Recommended “override rules” (to make the SLA accurate)

Tighten timelines if:

exploited in the wild
internet-facing exposure
no authentication required
affects identity/auth, secrets, cryptography, or remote management interfaces
impacts a shared component used across many services

Allow measured flexibility if:

feature is disabled and cannot be enabled by an attacker
strong compensating controls exist (segmentation, WAF, strict auth)
the vulnerable component is present but not reachable in practice (with evidence)

These override rules should be written down so triage is consistent and auditable.

What Counts as “Remediation”

Fix: patch or upgrade

A fix removes the underlying vulnerable code or configuration.

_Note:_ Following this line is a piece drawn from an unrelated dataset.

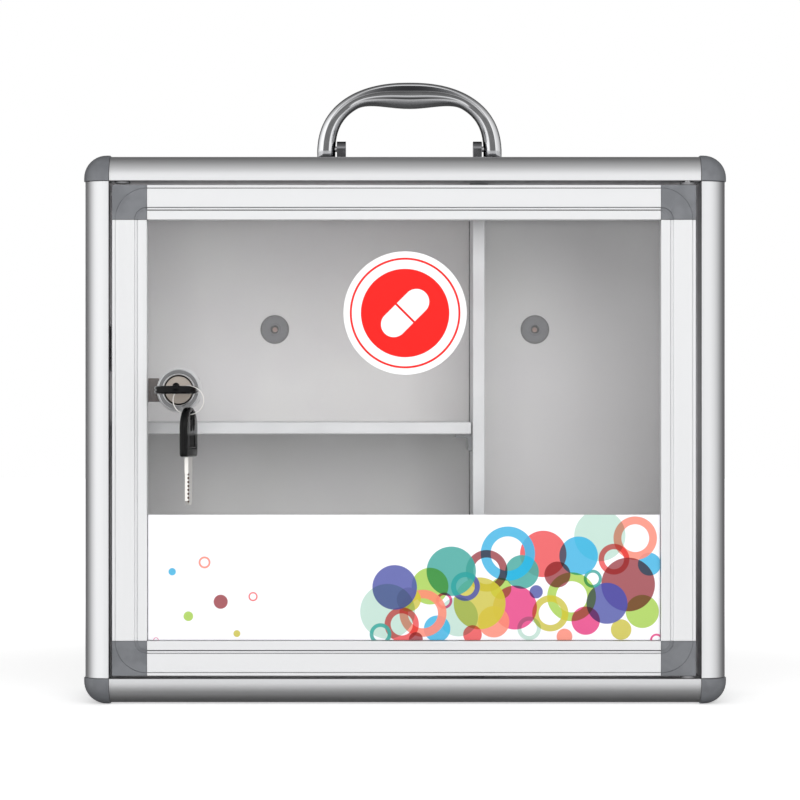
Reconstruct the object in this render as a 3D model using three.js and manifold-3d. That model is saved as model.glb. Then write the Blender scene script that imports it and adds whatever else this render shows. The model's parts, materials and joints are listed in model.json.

Examples:

upgrading a library version
applying an OS package update
rebuilding and redeploying a container image with patched packages
updating a network device firmware

Fixes are best, but they may require testing, maintenance windows, or coordination.

Mitigation: reduce exploitability or exposure

Mitigation is essential for meeting SLAs when patching takes time. Examples:

disabling the vulnerable endpoint or feature flag
restricting network access (VPN-only, IP allowlist, internal-only)
adding WAF protections for a specific route
enforcing authentication where it was optional
segmenting network paths to reduce reachable attack surface
tightening egress to prevent data exfiltration even if exploited

Mitigations must be verifiable. A mitigation that exists only in a ticket comment doesn’t reduce risk.

Acceptance: time-bounded exceptions with governance

Acceptance is a formal decision that the organization will tolerate the risk temporarily. A strong acceptance includes:

business justification (why it cannot be fixed now)
security risk assessment
compensating controls (where feasible)
an expiration date and re-review plan

If exceptions don’t expire, SLAs quietly collapse.